- [To do]: Copy exactly the lines from the one containing "addMesh(glasses, 'bridge', makeBridge(), champagneGold);" through the one containing "obj.data.transform(world)", both included, and nothing else.

- [Data section]:
--- BEGIN ---

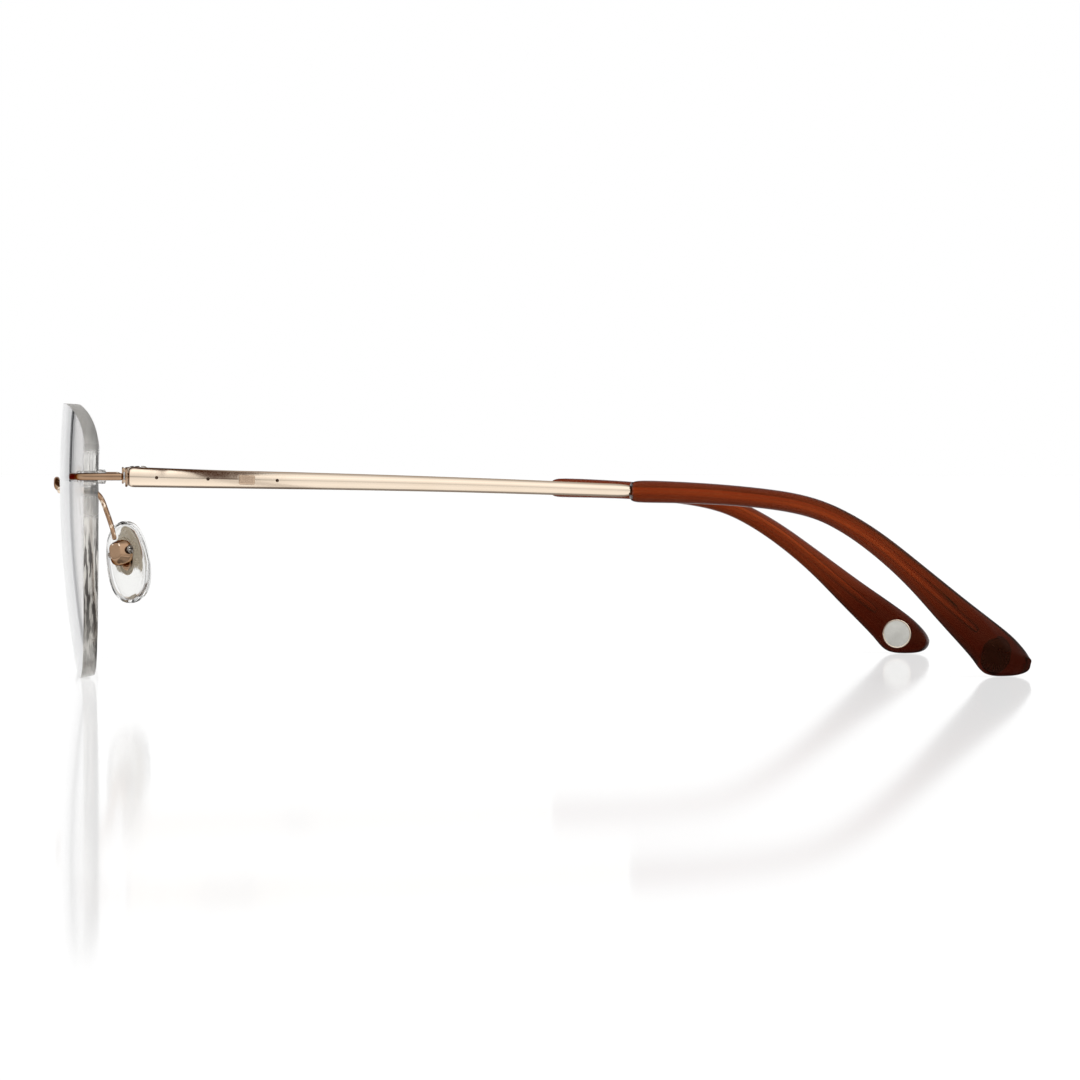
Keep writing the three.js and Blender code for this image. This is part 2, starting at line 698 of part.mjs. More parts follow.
const sidePieces = {
  lens: [makeLens(), clearLens],
  nasal_plug: [makePlug(nasalMount), clearPlastic],
  temporal_plug: [makePlug(temporalMount), clearPlastic],
  end_piece: [makeEndPiece(), champagneGold],
  hinge_screw: [makeHingeScrew(), steel],
  temple: [makeTemple(), champagneGold],
  temple_inlay: [placed(plaqueBlock(0), plaqueFrame()), champagneGold],
  temple_tip: [makeTip(), brownAcetate],
  tip_disc: [discBlock(0), paleEnamel],
  pad_arm: [makePadArm(), roseGold],
  pad_box: [makePadBox(), roseGold],
  pad_screw: [makePadScrew(), steel],
  pad_insert: [makePadInsert(), roseGold],
  nose_pad: [makeNosePad(), clearPlastic],
};

addMesh(glasses, 'bridge', makeBridge(), champagneGold);
Object.entries(sidePieces).forEach(([name, [geometry, look]]) => {
  addMesh(left, `left_${name}`, geometry, look);
  addMesh(right, `right_${name}`, geometry, look);
});

// The origin is the bottom centre of the whole box.
const box = new THREE.Box3().setFromObject(glasses);
const base = box.getCenter(new THREE.Vector3()).setZ(box.min.z);
glasses.position.copy(base.negate());

export default glasses;
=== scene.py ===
import math

import bmesh
import bpy
from mathutils import Matrix, Vector
from mathutils.geometry import interpolate_bezier


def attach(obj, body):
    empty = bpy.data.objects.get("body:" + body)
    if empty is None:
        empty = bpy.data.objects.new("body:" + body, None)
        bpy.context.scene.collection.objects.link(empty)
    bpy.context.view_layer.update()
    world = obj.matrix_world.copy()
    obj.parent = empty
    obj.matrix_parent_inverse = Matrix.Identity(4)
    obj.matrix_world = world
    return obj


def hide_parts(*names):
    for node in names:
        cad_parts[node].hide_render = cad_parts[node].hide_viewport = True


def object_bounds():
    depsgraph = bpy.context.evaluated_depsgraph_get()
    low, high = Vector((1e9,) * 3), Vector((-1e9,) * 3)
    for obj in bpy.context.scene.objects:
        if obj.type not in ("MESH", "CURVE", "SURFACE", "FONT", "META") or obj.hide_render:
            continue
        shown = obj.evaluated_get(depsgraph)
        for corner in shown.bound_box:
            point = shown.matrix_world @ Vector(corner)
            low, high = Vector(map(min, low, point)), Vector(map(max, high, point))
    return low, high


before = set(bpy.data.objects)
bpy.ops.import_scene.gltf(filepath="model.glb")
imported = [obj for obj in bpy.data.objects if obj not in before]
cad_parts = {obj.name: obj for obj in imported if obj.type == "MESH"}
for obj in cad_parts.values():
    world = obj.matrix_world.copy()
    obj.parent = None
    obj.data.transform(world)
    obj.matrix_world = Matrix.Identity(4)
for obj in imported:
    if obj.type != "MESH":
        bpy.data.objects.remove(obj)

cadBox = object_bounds()
mm = 0.001
scene = bpy.context.scene

# the working datum lies on the floor, in the middle, level with the back edge of the lenses' outer corner
frontReach = 7.6003
datumY = cadBox[0].y + frontReach * mm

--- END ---

- [Result]:
addMesh(glasses, 'bridge', makeBridge(), champagneGold);
Object.entries(sidePieces).forEach(([name, [geometry, look]]) => {
  addMesh(left, `left_${name}`, geometry, look);
  addMesh(right, `right_${name}`, geometry, look);
});

// The origin is the bottom centre of the whole box.
const box = new THREE.Box3().setFromObject(glasses);
const base = box.getCenter(new THREE.Vector3()).setZ(box.min.z);
glasses.position.copy(base.negate());

export default glasses;
=== scene.py ===
import math

import bmesh
import bpy
from mathutils import Matrix, Vector
from mathutils.geometry import interpolate_bezier


def attach(obj, body):
    empty = bpy.data.objects.get("body:" + body)
    if empty is None:
        empty = bpy.data.objects.new("body:" + body, None)
        bpy.context.scene.collection.objects.link(empty)
    bpy.context.view_layer.update()
    world = obj.matrix_world.copy()
    obj.parent = empty
    obj.matrix_parent_inverse = Matrix.Identity(4)
    obj.matrix_world = world
    return obj


def hide_parts(*names):
    for node in names:
        cad_parts[node].hide_render = cad_parts[node].hide_viewport = True


def object_bounds():
    depsgraph = bpy.context.evaluated_depsgraph_get()
    low, high = Vector((1e9,) * 3), Vector((-1e9,) * 3)
    for obj in bpy.context.scene.objects:
        if obj.type not in ("MESH", "CURVE", "SURFACE", "FONT", "META") or obj.hide_render:
            continue
        shown = obj.evaluated_get(depsgraph)
        for corner in shown.bound_box:
            point = shown.matrix_world @ Vector(corner)
            low, high = Vector(map(min, low, point)), Vector(map(max, high, point))
    return low, high


before = set(bpy.data.objects)
bpy.ops.import_scene.gltf(filepath="model.glb")
imported = [obj for obj in bpy.data.objects if obj not in before]
cad_parts = {obj.name: obj for obj in imported if obj.type == "MESH"}
for obj in cad_parts.values():
    world = obj.matrix_world.copy()
    obj.parent = None
    obj.data.transform(world)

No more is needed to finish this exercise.